Craonne

2018

Un monument pour ses morts

Compter ses morts

Le département des Basses-Pyrénées a payé un lourd tribut à la Grande Guerre : sur une population de 425 000 habitants recensés en 1911, 10 000 Basques et Béarnais ne sont jamais revenus du front et près de 50 000 hommes ont été plus ou moins gravement blessés ou malades. Le comptage des morts et disparus est particulièrement difficile, dès les premiers mois du conflit : les armées sont en mouvement, de nombreux hommes sont portés disparus, les autorités sont débordées par l’hécatombe.

Une instruction de 1916 demande à chaque unité de désigner un officier d'état-civil qui rédige soit :

  • un acte de décès avec deux témoins connaissant la victime ;
  • un procès-verbal de décès avec un témoin ;
  • un procès-verbal de constatation de décès s'il n'y a pas de témoin.

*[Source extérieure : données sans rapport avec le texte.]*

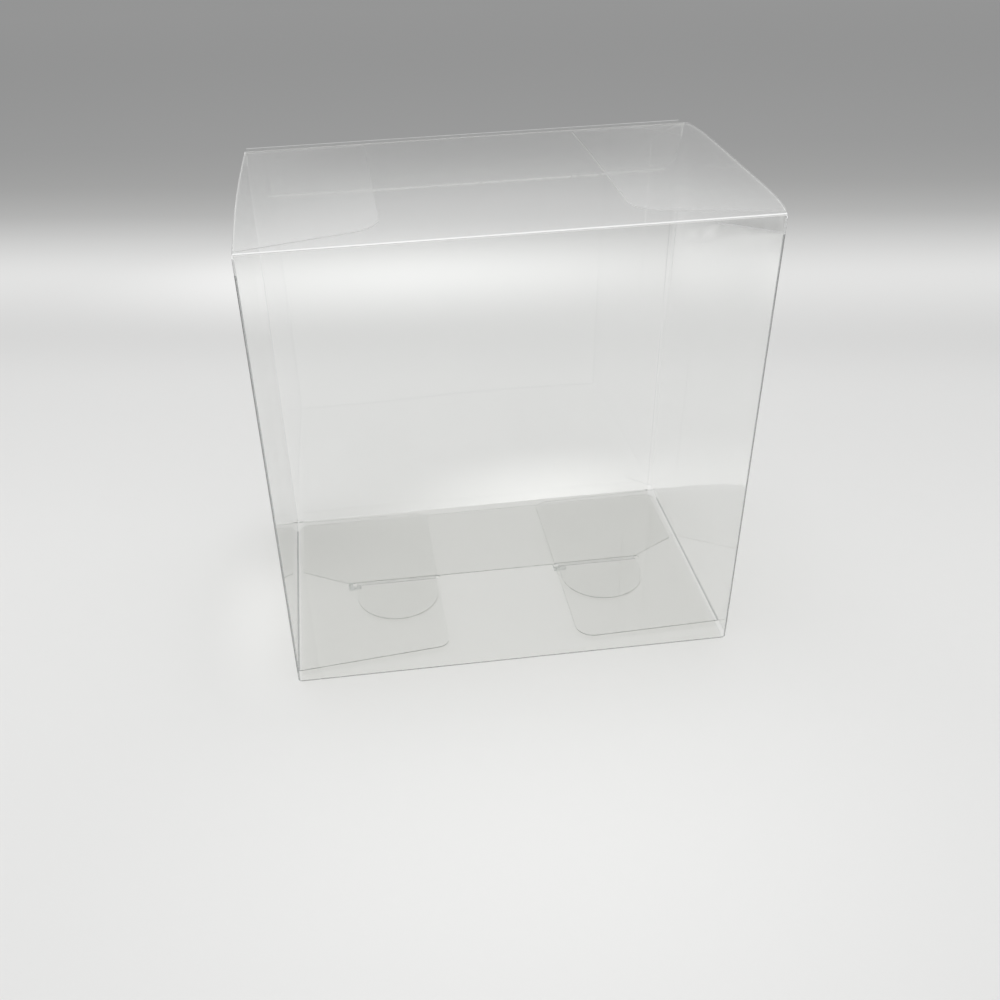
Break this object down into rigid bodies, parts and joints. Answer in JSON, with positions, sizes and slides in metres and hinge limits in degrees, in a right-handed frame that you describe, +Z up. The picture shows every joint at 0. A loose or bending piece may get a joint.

Ces données sont transmises au service de renseignements des familles, qui informe les dépôts des régiments. Ces derniers transmettent l’information aux maires, enfin chargés de prévenir les familles. Pour les disparus, des avis de décès ont été rédigés parfois des années après la fin de la guerre, sur décision du tribunal.

Commémorer les disparus

Le cadre national

La loi du 25 octobre 1919 réglemente la « commémoration et la glorification des Morts pour la France au cours de la Grande Guerre », suivie d’une circulaire du 10 mai 1920 relative aux « Monuments commémoratifs aux morts de guerre ». L'État demande à chaque commune de relever les noms des morts, de les inscrire sur un livre d'or. Le but est de compiler des livres d'or départementaux qui seraient réunis au Panthéon, à Paris.

 

 

Ce projet n'aboutit pas, mais permet d'amorcer le mouvement de construction de monuments aux morts. Dans les premières années suivant la fin de la Grande Guerre, plus de 30 000 monuments sont édifiés sur le territoire français, répondant à un énorme élan national et populaire d’hommage aux disparus. Ils sont construits à la demande des communes mais aussi des paroisses, établissements d’enseignement publics et privés, administrations, régiments, associations sportives... grâce à des subventions publiques associées à des finances municipales mais aussi des souscriptions de la population. Rappelant à tous le sacrifice humain consenti pour la patrie et glorifiant les soldats disparus, ce sont aussi des lieux de recueillement pour les familles de nombreux morts sans sépulture.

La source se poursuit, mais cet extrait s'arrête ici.